> _ROWS_:

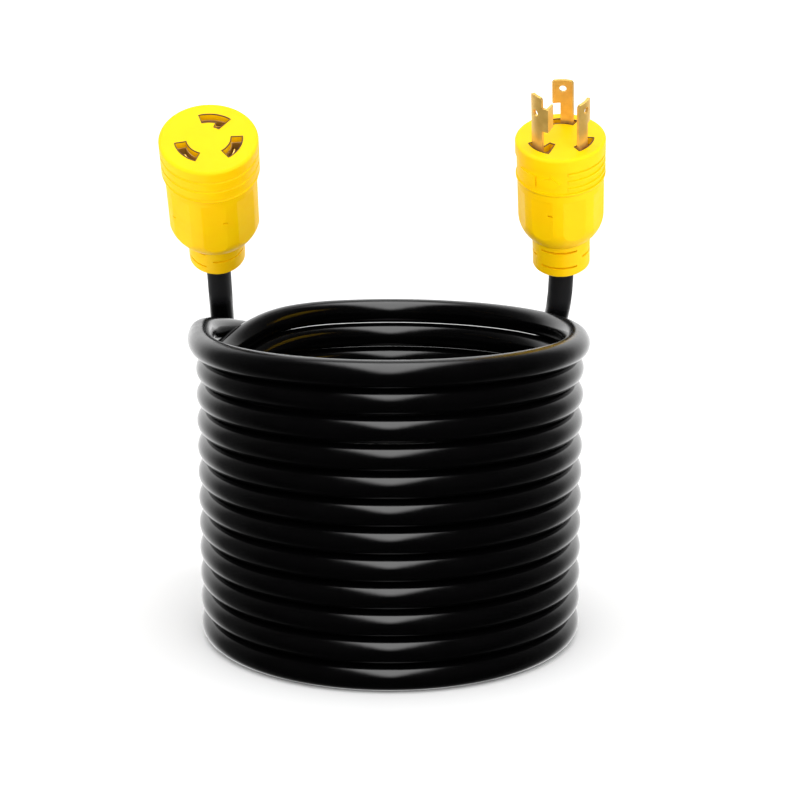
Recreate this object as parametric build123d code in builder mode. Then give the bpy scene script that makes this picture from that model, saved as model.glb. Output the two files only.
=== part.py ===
"""30-amp shore power cord: a coiled three-wire cable with a locking connector and a locking plug.

Units are millimetres, +Z is up.  The origin is the middle of the footprint, on the surface that the
coil stands on.  The cable is wound clockwise, seen from above, into one neat stack of level turns.
Each moulded end is drawn in its own plane: its Z axis runs along the end, from the cable outwards,
with the end of the neck at 0 and the mating face at the end's length.  Levels named "drop" are
measured back from the mating face.
"""

from build123d import *
import os
from math import pi, tan, radians

os.makedirs("parts", exist_ok=True)

# Cable and coil
CABLE_D = 16.5
CABLE_R = CABLE_D / 2
TURNS = 12
TURN_RADIUS = 114.6
TURN_PITCH = CABLE_D * 1.008
TOP_TURN_OUT = 3.5
WEB_HALF = 2.5
COIL_X = 4.0
COIL_Y = -16.0
REST_FLAT = 0.15

# Uncoiled route of the cable, from the connector's neck down to the floor behind the coil
CONNECTOR_ROUTE = [
    (-113.5, 70, 234.2),
    (-114.5, 90.8, 210.3),
    (-114.5, 107, 172.0),
    (-113.5, 114, 132.0),
    (-113, 118, 81.5),
    (-86.5, 117, 35.0),
    (-40, 116, 8.25),
    (12, 115.3, 8.25),
]

# Uncoiled route of the cable, from the top turn round behind the coil and up to the plug's neck
PLUG_ROUTE = [
    (-104.0, 64.8, 183.0),
    (-67.8, 112.8, 168.0),
    (-18, 134.5, 150.0),
    (39, 128.5, 137.5),
    (93, 101, 148.5),
    (120.8, 67, 184.0),
    (117, 40, 233.5),
]

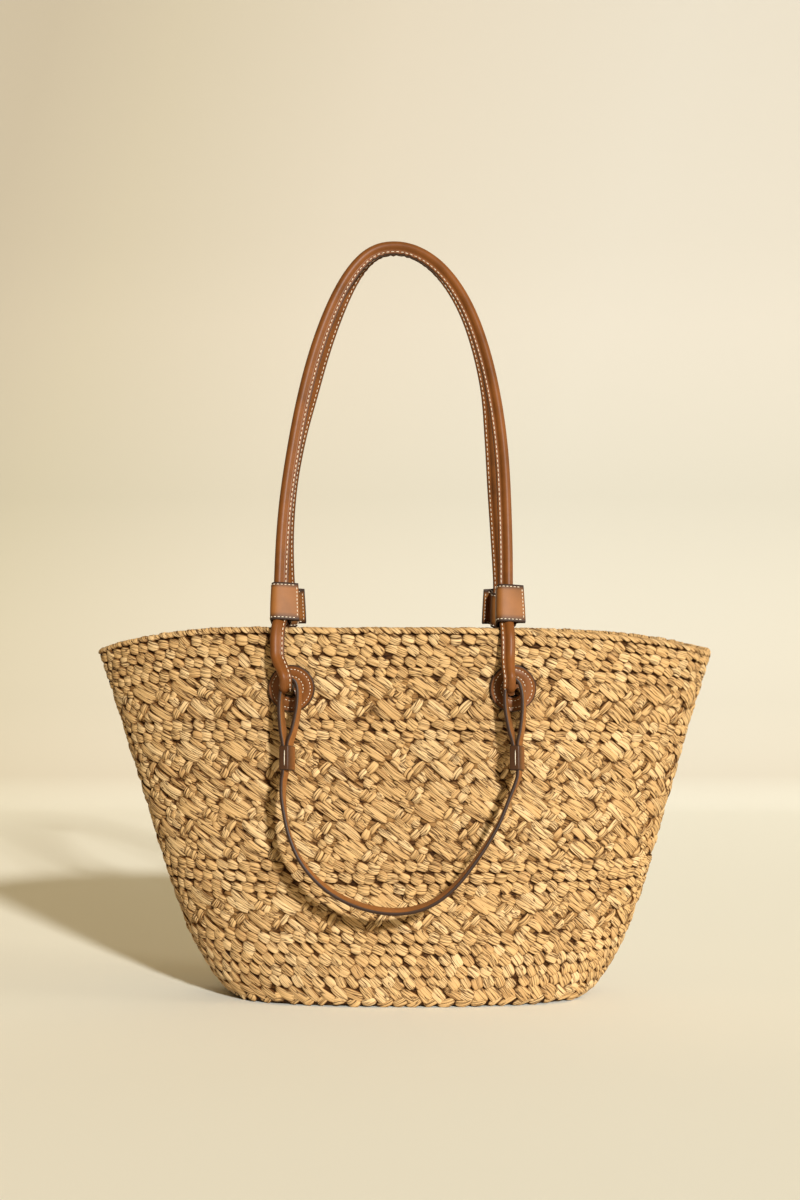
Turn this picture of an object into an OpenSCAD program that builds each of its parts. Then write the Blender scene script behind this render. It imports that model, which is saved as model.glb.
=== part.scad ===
// Woven beach bag with two long shoulder handles and two short carry straps.
// Millimetres. X runs along the bag, Y from its front face (-Y) to its rear face (+Y), Z up.
// The origin is the middle of the base, on the ground.

/* [Basket] */
// Height of the rim at the middle of the front
rim_z = 307; // [260:1:340]
// How much lower the rim is at its two ends
rim_drop = 18; // [0:1:30]
// Length of the opening, end to end
rim_length = 518; // [460:1:560]
// Depth of the opening, front to rear
rim_depth = 176; // [150:1:200]
// Length of the basket just above the rounded bottom edge
foot_length = 372; // [330:1:400]
// Depth of the basket just above the rounded bottom edge
foot_depth = 144; // [120:1:160]
// Height of the rounded bottom edge
foot_z = 42; // [30:1:60]
// How far the bottom edge rounds in at the ends
foot_round_x = 28; // [15:1:32]
// Height over which the rounding at the ends dies away
foot_curve = 32; // [20:1:50]
// How far the bottom edge rounds in at the front and rear
foot_round_y = 5; // [3:1:10]
// Thickness of the weave
wall_t = 7; // [5:0.5:9]
// Thickness of the base mat
base_t = 7; // [5:0.5:9]
// Height of the braid that finishes the rim
braid_h = 9; // [7:0.5:12]
// Thickness of the braid that finishes the rim
braid_t = 11; // [9:0.5:13]

/* [Patches] */
// Distance of each patch from the middle of the bag
patch_x = 89; // [75:1:105]
// Height of each patch's middle
patch_z = 258; // [245:1:270]
// Diameter of each leather patch
patch_d = 38; // [32:1:44]
// Thickness of the outer patches
patch_t = 2.5; // [1.5:0.1:3]
// Thickness of the backing discs inside the bag
backing_t = 2; // [1:0.1:3]
// Diameter of the hole that the strap passes through
hole_d = 14; // [11:0.5:16]

/* [Handles] */
// Half the distance between the two legs of the front handle
handle_half_w = 91; // [80:1:100]
// How much further out each leg of the rear handle is
rear_half_more = 2.4; // [0:0.1:4]
// How far the legs sit to the left of the bag's middle
handle_set = 7; // [0:1:10]
// Height of the front handle's arch above its sliders
arch_h = 291; // [250:1:310]
// How much higher the rear handle's arch is
rear_arch_more = 1; // [0:1:2]
// Angle at which each handle leans in against the other
handle_lean = 13.4; // [12:0.05:13.4]
// Diameter of the rolled edge of the handle strap
roll_d = 7.8; // [6:0.2:9]
// Width of the whole handle strap, roll and flange
strap_w = 11.6; // [10:0.2:13]
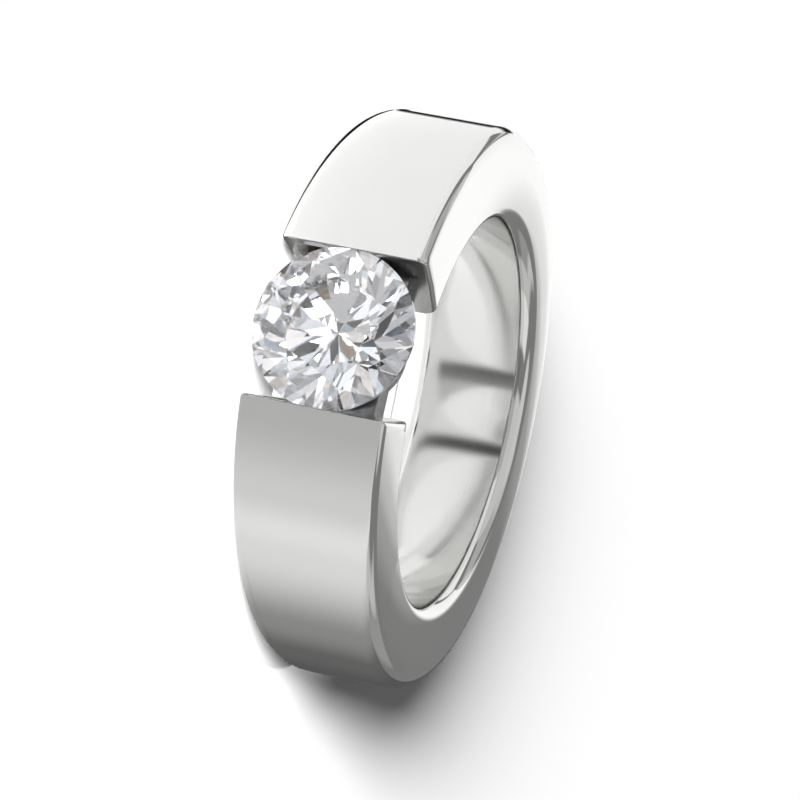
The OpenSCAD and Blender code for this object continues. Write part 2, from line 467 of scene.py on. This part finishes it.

> _GIVEN REQUEST_:
Your task is to retype the entries verbatim, starting with the line that holds "Turn this picture" and stopping after the line that holds "braid_t = 11; // [9:0.5:13]".

> _SOLUTION TO THIS TASK_:
Turn this picture of an object into an OpenSCAD program that builds each of its parts. Then write the Blender scene script behind this render. It imports that model, which is saved as model.glb.
=== part.scad ===
// Woven beach bag with two long shoulder handles and two short carry straps.
// Millimetres. X runs along the bag, Y from its front face (-Y) to its rear face (+Y), Z up.
// The origin is the middle of the base, on the ground.

/* [Basket] */
// Height of the rim at the middle of the front
rim_z = 307; // [260:1:340]
// How much lower the rim is at its two ends
rim_drop = 18; // [0:1:30]
// Length of the opening, end to end
rim_length = 518; // [460:1:560]
// Depth of the opening, front to rear
rim_depth = 176; // [150:1:200]
// Length of the basket just above the rounded bottom edge
foot_length = 372; // [330:1:400]
// Depth of the basket just above the rounded bottom edge
foot_depth = 144; // [120:1:160]
// Height of the rounded bottom edge
foot_z = 42; // [30:1:60]
// How far the bottom edge rounds in at the ends
foot_round_x = 28; // [15:1:32]
// Height over which the rounding at the ends dies away
foot_curve = 32; // [20:1:50]
// How far the bottom edge rounds in at the front and rear
foot_round_y = 5; // [3:1:10]
// Thickness of the weave
wall_t = 7; // [5:0.5:9]
// Thickness of the base mat
base_t = 7; // [5:0.5:9]
// Height of the braid that finishes the rim
braid_h = 9; // [7:0.5:12]
// Thickness of the braid that finishes the rim
braid_t = 11; // [9:0.5:13]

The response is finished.